### [Requirement]
Take the data below and extract the lines from the one with "faults = [thing.Name" to the one with "obj.parent = None", inclusive, exactly as written.

(Rows from a dataset)
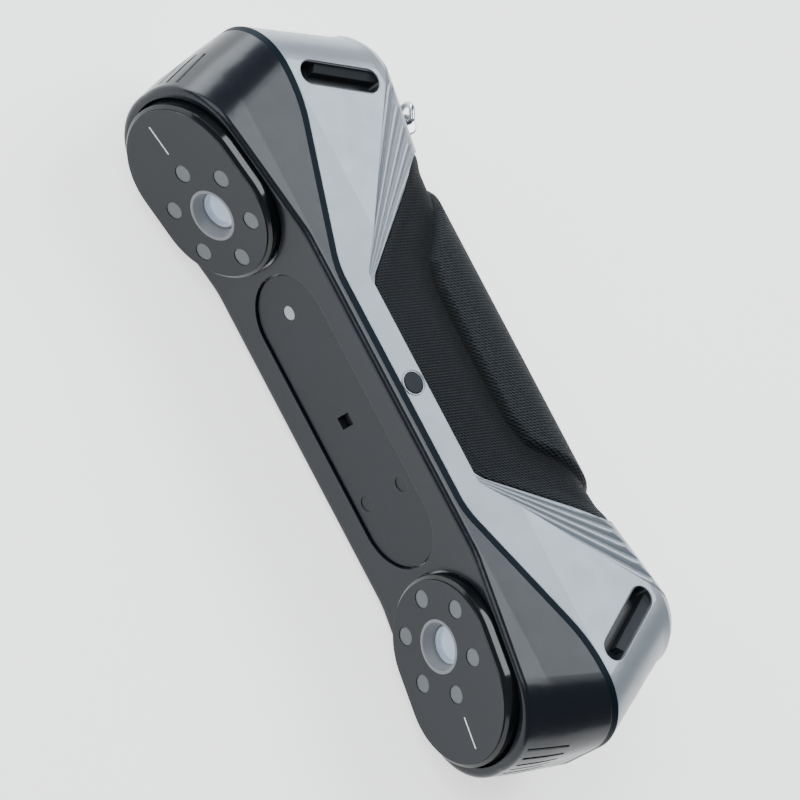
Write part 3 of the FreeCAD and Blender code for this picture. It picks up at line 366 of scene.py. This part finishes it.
# Outline of the wrap on one flat side, in mm: half length against distance behind its front edge, then trims.
GRIP_CORNERS = ((0.0, 0.0), (27.7, 0.0), (47.1, 25.5), (56.0, 35.0), (57.7, 57.0))
GRIP_TRIMS = (7.0, 5.0, 4.0)
# Front limit of the raised palm swell, in mm: half length against girth.
SWELL = ((0.0, 21.0), (20.0, 21.4), (28.0, 23.6), (33.0, 28.5),
         (38.5, 34.5), (45.5, 42.0), (50.5, 51.0), (51.5, 70.0))


def rounded_outline():
    """The outline's points with its corners rounded, as (half length, distance) in metres."""
    corners = [Vector(corner) for corner in GRIP_CORNERS]
    points = [corners[0]]
    for before, corner, after, trim in zip(corners, corners[1:], corners[2:], GRIP_TRIMS):
        start = corner + (before - corner).normalized() * trim
        finish_point = corner + (after - corner).normalized() * trim
        for step in range(CORNER_STEPS + 1):
            t = step / CORNER_STEPS
            points.append(start * (1 - t) ** 2 + corner * 2 * t * (1 - t) + finish_point * t ** 2)
    points.append(corners[-1])
    return np.array([(point.x, point.y) for point in points]) * MM


def girth_section(girth, inset):
    """Points of the U-shaped section at a girth, moved inwards: y, z and the girth from the nearer foot."""
    flat = GRIP_BACK - GRIP_ROUND - GRIP_FOOT
    arc = GRIP_ROUND * math.pi / 2
    half = GRIP_HALF - GRIP_ROUND
    middle = flat + arc + half
    side = np.where(girth <= middle, 1.0, -1.0)
    near = np.where(girth <= middle, girth, 2 * middle - girth)
    angle = np.clip((near - flat) / GRIP_ROUND, 0.0, math.pi / 2)
    radius = GRIP_ROUND - inset
    y = GRIP_FOOT + np.minimum(near, flat) + radius * np.sin(angle)
    z = half + radius * np.cos(angle) - np.clip(near - flat - arc, 0.0, half)
    return y, GRIP_MID + side * z, near


def smooth_step(value, low, high):
    t = np.clip((value - low) / (high - low), 0.0, 1.0)
    return t * t * (3 - 2 * t)


def swell_distance(half_length, near):
    """Signed distance from the swell's front limit, above zero on the swell."""
    limit = np.array(SWELL) * MM
    best = np.full(half_length.shape, 1.0)
    for first, second in zip(limit[:-1], limit[1:]):
        run = second - first
        t = ((half_length - first[0]) * run[0] + (near - first[1]) * run[1]) / float(run @ run)
        t = np.clip(t, 0.0, 1.0)
        away = np.hypot(half_length - first[0] - t * run[0], near - first[1] - t * run[1])
        best = np.minimum(best, away)
    inside = near > np.interp(half_length, limit[:, 0], limit[:, 1], right=1.0)
    return np.where(inside, best, -best)


def weave_height(x, near):
    """Depth of the knitted relief under the yarn tops, in metres."""
    first = x * WEAVE_COS + near * WEAVE_SIN
    second = near * WEAVE_COS - x * WEAVE_SIN
    lattice = np.cos(first * math.tau / WEAVE_ALONG) * np.cos(second * math.pi / WEAVE_ACROSS)
    return WEAVE_DEPTH * smooth_step(lattice, -0.4, 0.8)


def grip_wrap():
    """Closed wrap in the sleeve's space: scooped sides, a palm swell, rolled hems, a knitted surface and
    painted shade for the scoop.
    """
    rows, columns = GRIP_STEPS
    flat = GRIP_BACK - GRIP_ROUND - GRIP_FOOT
    total = 2 * (flat + GRIP_ROUND * math.pi / 2 + GRIP_HALF - GRIP_ROUND)
    girth = np.linspace(GRIP_CLEAR, total - GRIP_CLEAR, rows + 1)[:, None] * np.ones(columns + 1)
    share = np.ones(rows + 1)[:, None] * np.linspace(-1.0, 1.0, columns + 1)
    outline = rounded_outline()
    flat_y, _, near = girth_section(girth, 0.0)
    behind = np.clip(flat_y - GRIP_FOOT, 0.0, None)
    half = np.interp(behind, outline[1:, 1], outline[1:, 0]) - GRIP_CLEAR
    x = share * half
    to_edge = np.minimum(half - np.abs(x), near)
    distance = swell_distance(np.abs(x), near)
    falloff = 1 - smooth_step(distance, 0.0, SWELL_BLEND)
    scoop = SCOOP_DEPTH * np.where(distance > 0, falloff, np.clip(1 + distance / SCOOP_REACH, 0.0, 1.0))
    scoop *= smooth_step(to_edge, 0.0, SCOOP_MARGIN)
    # Painted shade: strongest at the swell's front limit, less over the scooped side, fading out on the swell
    # and halved at the edges.
    painted_shade = np.where(distance > 0, 0.85 * falloff, 0.42 + 0.43 * smooth_step(distance, -SHADE_REACH, 0.0))
    painted_shade *= smooth_step(to_edge, 0.0, SHADE_MARGIN) * 0.5 + 0.5
    hem = HEM_DEPTH * (1 - np.sqrt(np.clip(1 - (1 - np.clip(to_edge / HEM_WIDTH, 0, 1)) ** 2, 0, 1)))
    relief = weave_height(x, near) * smooth_step(to_edge, 0.0, HEM_PLAIN)
    depth = SKIN_INSET + scoop + hem + relief
    y, z, _ = girth_section(girth, depth)
    outer = np.stack([x, y, z], axis=-1).reshape(-1, 3)
    deep_y, deep_z, _ = girth_section(girth, GRIP_WALL)
    inner = np.stack([x, deep_y, deep_z], axis=-1)[::COARSE, ::COARSE].reshape(-1, 3)
    wide = columns + 1
    thin = columns // COARSE + 1
    base = len(outer)
    faces = [(r * wide + c, r * wide + c + 1, (r + 1) * wide + c + 1, (r + 1) * wide + c)
             for r in range(rows) for c in range(columns)]
    for r in range(rows // COARSE):
        for c in range(columns // COARSE):
            here = base + r * thin + c
            faces.append((here, here + thin, here + thin + 1, here + 1))
    for c in range(columns // COARSE):
        low = list(range(c * COARSE, (c + 1) * COARSE + 1))
        faces.append((base + c, base + c + 1, *reversed(low)))
        high = [rows * wide + k for k in low]
        last = base + (rows // COARSE) * thin + c
        faces.append((last + 1, last, *high))
    for r in range(rows // COARSE):
        low = [k * wide for k in range(r * COARSE, (r + 1) * COARSE + 1)]
        faces.append((base + (r + 1) * thin, base + r * thin, *low))
        high = [k + columns for k in low]
        faces.append((base + r * thin + thin - 1, base + (r + 1) * thin + thin - 1, *reversed(high)))
    mesh = bpy.data.meshes.new("grip_wrap")
    mesh.from_pydata([tuple(point) for point in np.concatenate([outer, inner])], [], faces)
    mesh.update()
    # The painted shade goes to the cloth shader as a point attribute.
    valley_shade = mesh.attributes.new("valley_shade", "FLOAT", "POINT")
    valley_shade.data.foreach_set("value", np.concatenate([painted_shade.reshape(-1), np.zeros(len(inner))]))
    build = bmesh.new()
    build.from_mesh(mesh)
    bmesh.ops.recalc_face_normals(build, faces=build.faces)
    build.to_mesh(mesh)
    build.free()
    mesh.polygons.foreach_set("use_smooth", [True] * len(mesh.polygons))
    wrap = bpy.data.objects.new("grip_wrap", mesh)
    bpy.context.scene.collection.objects.link(wrap)
    mesh.materials.append(MATERIALS["sleeve"])
    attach(wrap, "housing")
    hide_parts("grip_sleeve")


grip_wrap()


# ---------------------------------------------------------------- room, light and camera

FLOOR_HALF = 4.0
FLOOR_GLOW = 1.3
WORLD_COLOR = (0.88, 0.94, 1.0, 1.0)
WORLD_STRENGTH = 0.30
# The camera looks along a heading and falls below the level; the roll turns the picture.
HEADING = math.radians(4.10)
FALL = math.radians(49.56)
ROLL = math.radians(59.12)
CAMERA_DISTANCE = 1.5477
CAMERA_LENS = 259.25
AIM_SHIFT = Vector((0.0009, 0.0, -0.0041))
COOL = (0.90, 0.955, 1.0)


def make_floor():
    """Plain pale floor under the scanner, with a very slow change of tone."""
    mesh = bpy.data.meshes.new("floor")
    build = bmesh.new()
    bmesh.ops.create_grid(build, x_segments=4, y_segments=4, size=FLOOR_HALF)
    build.to_mesh(mesh)
    build.free()
    floor = bpy.data.objects.new("floor", mesh)
    bpy.context.scene.collection.objects.link(floor)
    material, nodes, links, shader = new_material("floor")
    cloud = remap(nodes, links, object_noise(nodes, links, 3.0), 0.0, 1.0)
    tone = blend_colors(nodes, links, cloud, (0.88, 0.865, 0.85), (0.90, 0.885, 0.87))
    links.new(tone, shader.inputs["Base Color"])
    shader.inputs["Emission Color"].default_value = (1.0, 1.0, 1.0, 1.0)
    shader.inputs["Emission Strength"].default_value = FLOOR_GLOW
    shader.inputs["Roughness"].default_value = 0.85
    mesh.materials.append(material)


def area_light(name, place, aim, size, power):
    """Rectangular softbox at a place, turned to its aim."""
    data = bpy.data.lights.new(name, "AREA")
    data.shape = "RECTANGLE"
    data.size = size[0]
    data.size_y = size[1]
    data.energy = power
    data.color = COOL
    light = bpy.data.objects.new(name, data)
    light.location = place
    light.rotation_euler = (Vector(aim) - Vector(place)).to_track_quat("-Z", "Y").to_euler()
    bpy.context.scene.collection.objects.link(light)


def make_world():
    world = bpy.data.worlds.new("studio")
    world.use_nodes = True
    world.node_tree.nodes["Background"].inputs["Color"].default_value = WORLD_COLOR
    world.node_tree.nodes["Background"].inputs["Strength"].default_value = WORLD_STRENGTH
    bpy.context.scene.world = world


def make_camera():
    """Long lens, turned so that the body runs from the upper left to the lower right."""
    level_reach = math.cos(FALL)
    ahead = Vector((-math.sin(HEADING) * level_reach, math.cos(HEADING) * level_reach, -math.sin(FALL)))
    middle = (Vector(CAD_BOX[0]) + Vector(CAD_BOX[1])) / 2
    target = middle + AIM_SHIFT
    data = bpy.data.cameras.new("camera")
    data.lens = CAMERA_LENS
    data.sensor_width = 36.0
    data.clip_end = 50.0
    camera = bpy.data.objects.new("camera", data)
    level = ahead.to_track_quat("-Z", "Y").to_matrix()
    roll = Matrix.Rotation(ROLL, 3, "Z")
    camera.matrix_world = Matrix.Translation(target - ahead * CAMERA_DISTANCE) @ (level @ roll).to_4x4()
    bpy.context.scene.collection.objects.link(camera)
    bpy.context.scene.camera = camera


make_floor()
make_world()
make_camera()
area_light("back_box", (-0.12, 1.05, 1.25), (0, 0, 0), (0.85, 0.9), 20.0)
area_light("left_box", (-1.25, 0.25, 0.28), (0, 0, 0.02), (1.5, 0.5), 22.0)
area_light("front_box", (-1.3, -1.3, 2.0), (0, 0, 0), (2.4, 2.4), 75.0)
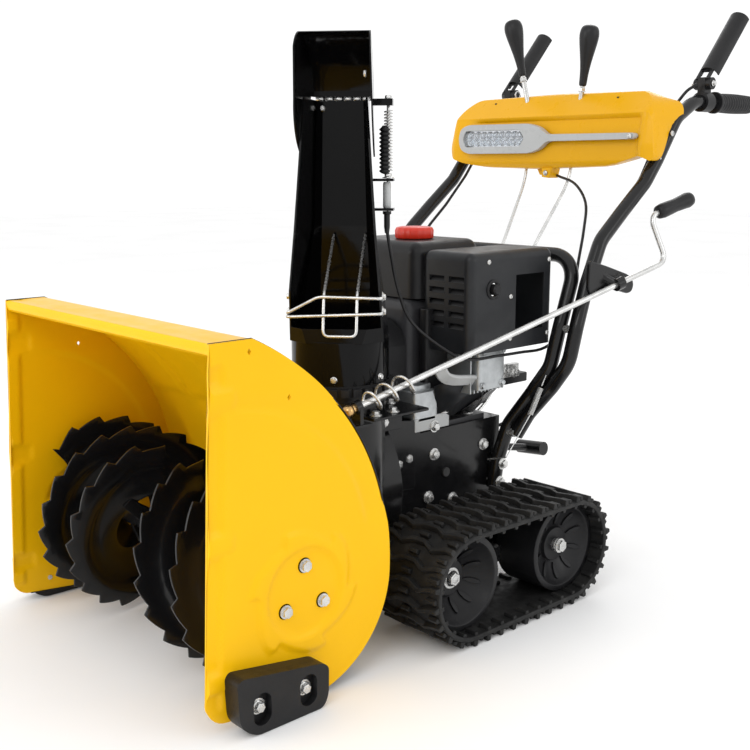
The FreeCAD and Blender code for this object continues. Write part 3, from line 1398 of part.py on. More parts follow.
def build():
    fill_sheet()
    housing_shell()
    side_plate("side_plate_left", size("clearing_half"))
    side_plate("side_plate_right", -size("clearing_half") - size("plate_thick"))
    impeller_drum()
    scraper_bar()
    skid_shoes()
    auger_bearings()
    auger_gearbox()
    auger("auger_left", 1)
    auger("auger_right", -1)
    auger_shaft()
    impeller()
    impeller_shaft()
    chassis_case()
    belt_cover()
    root_bolts()
    crankshaft()
    drive_belts()
    friction_disc()
    friction_wheel()
    drive_axle()
    drive_wheels()
    idler_wheel("idler_wheel_left", 1)
    idler_wheel("idler_wheel_right", -1)
    track_frames()
    track_belt("track_belt_left", 1)
    track_belt("track_belt_right", -1)
    chute_base()
    chute_body()
    chute_deflector()
    wire_guard()
    deflector_rod()
    deflector_cable()
    crank_rod()
    crank_knob()
    crank_brackets()
    engine_block()
    cylinder_head()
    recoil_housing()
    recoil_handle()
    fuel_tank()
    fuel_cap()
    heater_cover()
    choke_knob()
    muffler()
    lower_handle()
    upper_handles()
    console_shell()
    lamp_housing()
    lamp_lens()
    hand_grips()
    control_lever("speed_lever", (52, LEVER_Y, LEVER_Z), (84, 985, 960))
    control_lever("deflector_lever", (-59, LEVER_Y, LEVER_Z), (-100, 980, 985))
    clutch_lever("clutch_lever_left", 1, 48)
    clutch_lever("clutch_lever_right", -1, 48)
    lever_mounts()
    control_cables()
    shift_rods()
    tilt_pedal()
    doc.recompute()


def check():
    """Stop before writing when any object failed or any sub-part has no sound shape."""
    faults = [thing.Name for thing in doc.Objects if {"Invalid", "Error"} & set(thing.State)]
    for part in nodes:
        if part.Shape.isNull() or not part.Shape.isValid() or not part.Shape.Solids:
            faults.append(part.Label)
    if faults:
        raise SystemExit("failed: " + ", ".join(faults))


def write():
    os.makedirs("parts", exist_ok=True)
    for part in nodes:
        part.Shape.exportStep(os.path.join("parts", part.Label + ".step"))
    print(len(nodes), "nodes written")


build()
check()
write()
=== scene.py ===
import json
import math

import bmesh
import bpy
from mathutils import Matrix, Vector
from mathutils.geometry import delaunay_2d_cdt


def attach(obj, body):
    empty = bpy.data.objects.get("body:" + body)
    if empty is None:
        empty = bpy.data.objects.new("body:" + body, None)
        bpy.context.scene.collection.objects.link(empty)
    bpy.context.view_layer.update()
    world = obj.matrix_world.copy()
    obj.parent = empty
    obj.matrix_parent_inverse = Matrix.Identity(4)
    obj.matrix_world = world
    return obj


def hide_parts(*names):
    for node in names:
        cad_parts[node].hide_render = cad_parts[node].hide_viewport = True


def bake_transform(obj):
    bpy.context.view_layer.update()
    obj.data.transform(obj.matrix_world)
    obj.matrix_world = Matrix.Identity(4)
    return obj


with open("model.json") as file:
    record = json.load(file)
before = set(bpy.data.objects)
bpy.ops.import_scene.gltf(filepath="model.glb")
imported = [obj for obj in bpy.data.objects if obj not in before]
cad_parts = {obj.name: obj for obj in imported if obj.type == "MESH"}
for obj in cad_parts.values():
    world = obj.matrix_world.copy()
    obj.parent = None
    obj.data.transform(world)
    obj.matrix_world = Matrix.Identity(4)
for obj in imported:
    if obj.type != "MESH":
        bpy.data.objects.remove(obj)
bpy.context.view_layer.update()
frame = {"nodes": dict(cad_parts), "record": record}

# The look of a two stage snowblower on rubber tracks, in metres, +Z up, +Y towards the operator.
# Lengths below are written in millimetres of the machine's own frame: X across, Y from the auger
# housing's front edge, Z from the ground. machine() shifts such a point to the frame's origin, and
# piece() turns the finished shape into metres.
FRONT_REACH = 639.2


def machine(x, y, z):
    """Machine millimetres to the frame's millimetres."""
    return Vector((x, y - FRONT_REACH, z))


# ---------------------------------------------------------------- materials

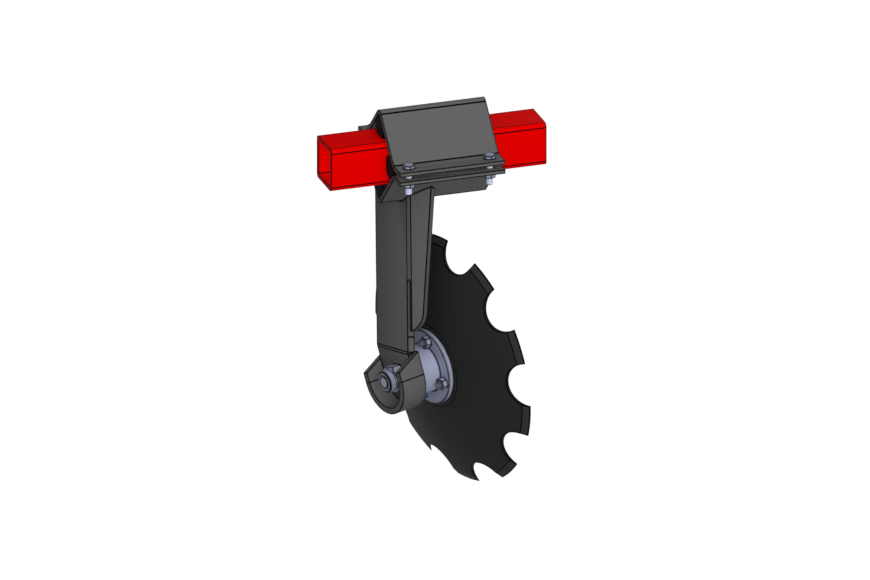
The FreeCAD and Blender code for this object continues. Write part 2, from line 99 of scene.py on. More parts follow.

### [Output for this exercise]
    faults = [thing.Name for thing in doc.Objects if {"Invalid", "Error"} & set(thing.State)]
    for part in nodes:
        if part.Shape.isNull() or not part.Shape.isValid() or not part.Shape.Solids:
            faults.append(part.Label)
    if faults:
        raise SystemExit("failed: " + ", ".join(faults))


def write():
    os.makedirs("parts", exist_ok=True)
    for part in nodes:
        part.Shape.exportStep(os.path.join("parts", part.Label + ".step"))
    print(len(nodes), "nodes written")


build()
check()
write()
=== scene.py ===
import json
import math

import bmesh
import bpy
from mathutils import Matrix, Vector
from mathutils.geometry import delaunay_2d_cdt


def attach(obj, body):
    empty = bpy.data.objects.get("body:" + body)
    if empty is None:
        empty = bpy.data.objects.new("body:" + body, None)
        bpy.context.scene.collection.objects.link(empty)
    bpy.context.view_layer.update()
    world = obj.matrix_world.copy()
    obj.parent = empty
    obj.matrix_parent_inverse = Matrix.Identity(4)
    obj.matrix_world = world
    return obj


def hide_parts(*names):
    for node in names:
        cad_parts[node].hide_render = cad_parts[node].hide_viewport = True


def bake_transform(obj):
    bpy.context.view_layer.update()
    obj.data.transform(obj.matrix_world)
    obj.matrix_world = Matrix.Identity(4)
    return obj


with open("model.json") as file:
    record = json.load(file)
before = set(bpy.data.objects)
bpy.ops.import_scene.gltf(filepath="model.glb")
imported = [obj for obj in bpy.data.objects if obj not in before]
cad_parts = {obj.name: obj for obj in imported if obj.type == "MESH"}
for obj in cad_parts.values():
    world = obj.matrix_world.copy()
    obj.parent = None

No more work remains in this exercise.